*RECORDS FOR PROCESSING*:
------------
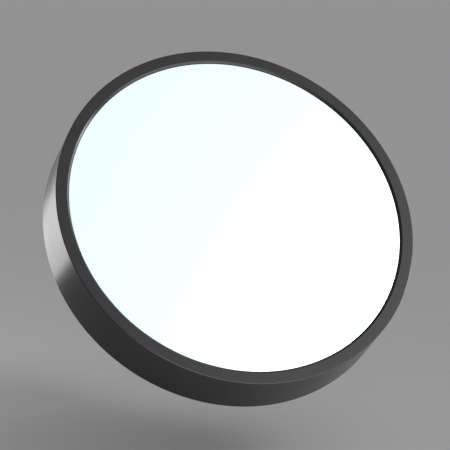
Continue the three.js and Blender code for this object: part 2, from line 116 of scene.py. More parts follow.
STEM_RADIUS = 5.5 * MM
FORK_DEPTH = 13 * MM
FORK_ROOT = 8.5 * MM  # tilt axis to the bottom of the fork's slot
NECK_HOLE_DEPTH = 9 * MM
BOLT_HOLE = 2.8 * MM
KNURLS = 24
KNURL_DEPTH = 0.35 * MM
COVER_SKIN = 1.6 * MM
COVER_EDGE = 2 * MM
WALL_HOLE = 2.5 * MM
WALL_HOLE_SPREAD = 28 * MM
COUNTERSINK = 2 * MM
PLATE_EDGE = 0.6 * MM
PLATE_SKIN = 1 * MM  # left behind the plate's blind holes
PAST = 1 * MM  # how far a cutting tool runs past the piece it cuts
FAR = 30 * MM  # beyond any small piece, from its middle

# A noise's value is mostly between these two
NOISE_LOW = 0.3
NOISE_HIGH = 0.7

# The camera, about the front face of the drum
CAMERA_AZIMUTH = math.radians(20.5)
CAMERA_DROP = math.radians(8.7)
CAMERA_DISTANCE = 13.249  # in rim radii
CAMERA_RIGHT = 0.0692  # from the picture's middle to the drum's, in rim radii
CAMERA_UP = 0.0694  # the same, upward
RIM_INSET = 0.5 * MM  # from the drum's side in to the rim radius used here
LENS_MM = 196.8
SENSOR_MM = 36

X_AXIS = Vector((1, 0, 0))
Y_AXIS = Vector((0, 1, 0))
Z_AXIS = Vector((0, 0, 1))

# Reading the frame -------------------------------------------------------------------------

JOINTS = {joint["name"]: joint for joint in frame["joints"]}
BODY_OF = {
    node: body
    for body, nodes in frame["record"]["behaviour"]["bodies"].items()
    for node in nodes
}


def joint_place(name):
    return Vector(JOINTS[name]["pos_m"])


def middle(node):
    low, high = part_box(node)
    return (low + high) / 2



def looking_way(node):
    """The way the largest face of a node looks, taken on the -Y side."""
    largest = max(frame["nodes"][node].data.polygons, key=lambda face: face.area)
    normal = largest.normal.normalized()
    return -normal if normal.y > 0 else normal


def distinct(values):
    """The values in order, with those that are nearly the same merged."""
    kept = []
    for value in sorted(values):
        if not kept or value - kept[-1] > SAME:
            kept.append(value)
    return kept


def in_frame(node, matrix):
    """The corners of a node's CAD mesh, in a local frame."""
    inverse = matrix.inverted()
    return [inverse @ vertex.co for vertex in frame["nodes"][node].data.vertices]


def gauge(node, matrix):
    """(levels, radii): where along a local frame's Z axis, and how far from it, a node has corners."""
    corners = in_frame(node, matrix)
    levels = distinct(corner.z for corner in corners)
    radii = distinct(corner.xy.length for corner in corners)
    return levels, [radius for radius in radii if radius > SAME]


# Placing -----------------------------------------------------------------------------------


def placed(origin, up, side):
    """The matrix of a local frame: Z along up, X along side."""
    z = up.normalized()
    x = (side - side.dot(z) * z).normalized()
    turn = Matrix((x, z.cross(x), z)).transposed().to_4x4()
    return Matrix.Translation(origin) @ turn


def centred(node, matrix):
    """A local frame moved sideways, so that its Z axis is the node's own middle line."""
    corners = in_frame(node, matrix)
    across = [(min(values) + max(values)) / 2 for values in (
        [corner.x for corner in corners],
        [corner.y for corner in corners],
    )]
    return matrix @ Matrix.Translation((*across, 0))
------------
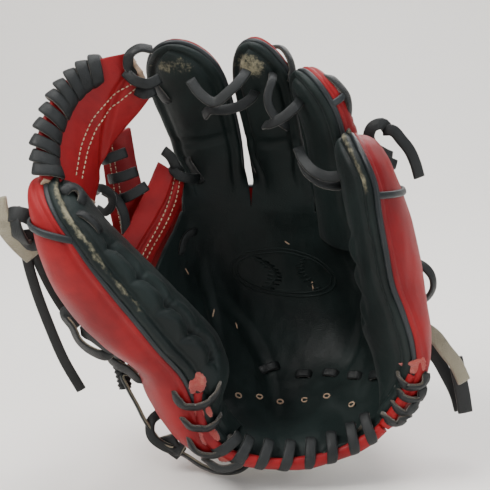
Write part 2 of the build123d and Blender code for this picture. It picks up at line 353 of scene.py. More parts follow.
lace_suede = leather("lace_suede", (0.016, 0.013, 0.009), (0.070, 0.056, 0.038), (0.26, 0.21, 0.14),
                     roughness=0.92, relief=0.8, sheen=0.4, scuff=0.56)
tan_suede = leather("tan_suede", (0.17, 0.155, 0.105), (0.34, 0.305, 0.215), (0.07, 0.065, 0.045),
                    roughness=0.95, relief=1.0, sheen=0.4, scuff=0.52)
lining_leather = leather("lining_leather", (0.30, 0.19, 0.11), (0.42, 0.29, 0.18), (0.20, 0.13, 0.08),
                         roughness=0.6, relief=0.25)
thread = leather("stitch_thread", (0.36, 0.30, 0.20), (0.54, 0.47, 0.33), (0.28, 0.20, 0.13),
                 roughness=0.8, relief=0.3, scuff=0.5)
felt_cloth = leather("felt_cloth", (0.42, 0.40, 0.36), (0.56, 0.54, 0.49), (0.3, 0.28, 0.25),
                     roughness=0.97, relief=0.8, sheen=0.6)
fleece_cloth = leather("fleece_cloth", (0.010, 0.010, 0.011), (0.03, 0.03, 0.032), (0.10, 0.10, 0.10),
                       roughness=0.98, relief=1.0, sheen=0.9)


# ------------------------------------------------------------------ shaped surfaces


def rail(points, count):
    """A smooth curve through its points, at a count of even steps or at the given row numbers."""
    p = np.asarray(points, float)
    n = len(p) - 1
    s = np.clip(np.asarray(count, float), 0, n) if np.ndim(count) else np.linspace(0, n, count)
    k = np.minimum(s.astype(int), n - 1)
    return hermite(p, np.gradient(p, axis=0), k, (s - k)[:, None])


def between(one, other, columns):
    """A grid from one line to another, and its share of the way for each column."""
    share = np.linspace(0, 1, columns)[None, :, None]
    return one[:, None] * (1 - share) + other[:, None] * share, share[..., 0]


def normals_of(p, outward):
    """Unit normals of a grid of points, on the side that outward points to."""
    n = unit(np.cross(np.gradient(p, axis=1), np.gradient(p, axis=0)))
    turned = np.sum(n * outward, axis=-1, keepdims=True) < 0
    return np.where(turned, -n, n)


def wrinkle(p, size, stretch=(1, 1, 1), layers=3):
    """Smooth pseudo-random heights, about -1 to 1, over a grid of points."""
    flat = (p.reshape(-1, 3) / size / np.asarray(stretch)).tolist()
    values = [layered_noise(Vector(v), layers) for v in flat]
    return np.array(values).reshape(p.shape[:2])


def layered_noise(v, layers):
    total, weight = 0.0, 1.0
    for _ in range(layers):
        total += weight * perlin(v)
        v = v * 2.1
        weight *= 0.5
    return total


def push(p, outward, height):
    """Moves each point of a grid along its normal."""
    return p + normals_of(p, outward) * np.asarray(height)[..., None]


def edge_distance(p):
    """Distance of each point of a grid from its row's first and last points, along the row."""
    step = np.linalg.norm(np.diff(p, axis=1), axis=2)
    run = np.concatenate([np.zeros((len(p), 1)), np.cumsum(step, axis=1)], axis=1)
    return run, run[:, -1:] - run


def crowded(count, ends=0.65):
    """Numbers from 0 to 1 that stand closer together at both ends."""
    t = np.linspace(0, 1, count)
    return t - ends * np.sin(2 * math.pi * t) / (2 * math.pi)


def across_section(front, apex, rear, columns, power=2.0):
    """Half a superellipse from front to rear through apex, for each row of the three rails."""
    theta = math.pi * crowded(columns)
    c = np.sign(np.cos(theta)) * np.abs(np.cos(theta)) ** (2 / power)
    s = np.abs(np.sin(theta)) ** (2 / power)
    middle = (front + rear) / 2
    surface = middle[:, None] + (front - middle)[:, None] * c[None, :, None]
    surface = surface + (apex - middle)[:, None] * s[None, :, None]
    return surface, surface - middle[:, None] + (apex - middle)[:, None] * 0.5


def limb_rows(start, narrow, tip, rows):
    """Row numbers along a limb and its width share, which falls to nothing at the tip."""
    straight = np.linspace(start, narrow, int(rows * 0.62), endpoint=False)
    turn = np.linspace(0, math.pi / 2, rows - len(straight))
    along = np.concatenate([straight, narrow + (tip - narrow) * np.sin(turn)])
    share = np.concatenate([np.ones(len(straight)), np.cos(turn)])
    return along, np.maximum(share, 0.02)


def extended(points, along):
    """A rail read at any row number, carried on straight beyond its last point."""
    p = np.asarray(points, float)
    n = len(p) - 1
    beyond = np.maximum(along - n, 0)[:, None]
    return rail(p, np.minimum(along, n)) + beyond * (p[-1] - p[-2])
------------
*EXERCISE TASK*:
Transcribe precisely the lines between the one that contains "Continue the three.js" and the one that contains "NOISE_HIGH = 0.7", counting those two lines as part of the range.

*TASK RESPONSE*:
Continue the three.js and Blender code for this object: part 2, from line 116 of scene.py. More parts follow.
STEM_RADIUS = 5.5 * MM
FORK_DEPTH = 13 * MM
FORK_ROOT = 8.5 * MM  # tilt axis to the bottom of the fork's slot
NECK_HOLE_DEPTH = 9 * MM
BOLT_HOLE = 2.8 * MM
KNURLS = 24
KNURL_DEPTH = 0.35 * MM
COVER_SKIN = 1.6 * MM
COVER_EDGE = 2 * MM
WALL_HOLE = 2.5 * MM
WALL_HOLE_SPREAD = 28 * MM
COUNTERSINK = 2 * MM
PLATE_EDGE = 0.6 * MM
PLATE_SKIN = 1 * MM  # left behind the plate's blind holes
PAST = 1 * MM  # how far a cutting tool runs past the piece it cuts
FAR = 30 * MM  # beyond any small piece, from its middle

# A noise's value is mostly between these two
NOISE_LOW = 0.3
NOISE_HIGH = 0.7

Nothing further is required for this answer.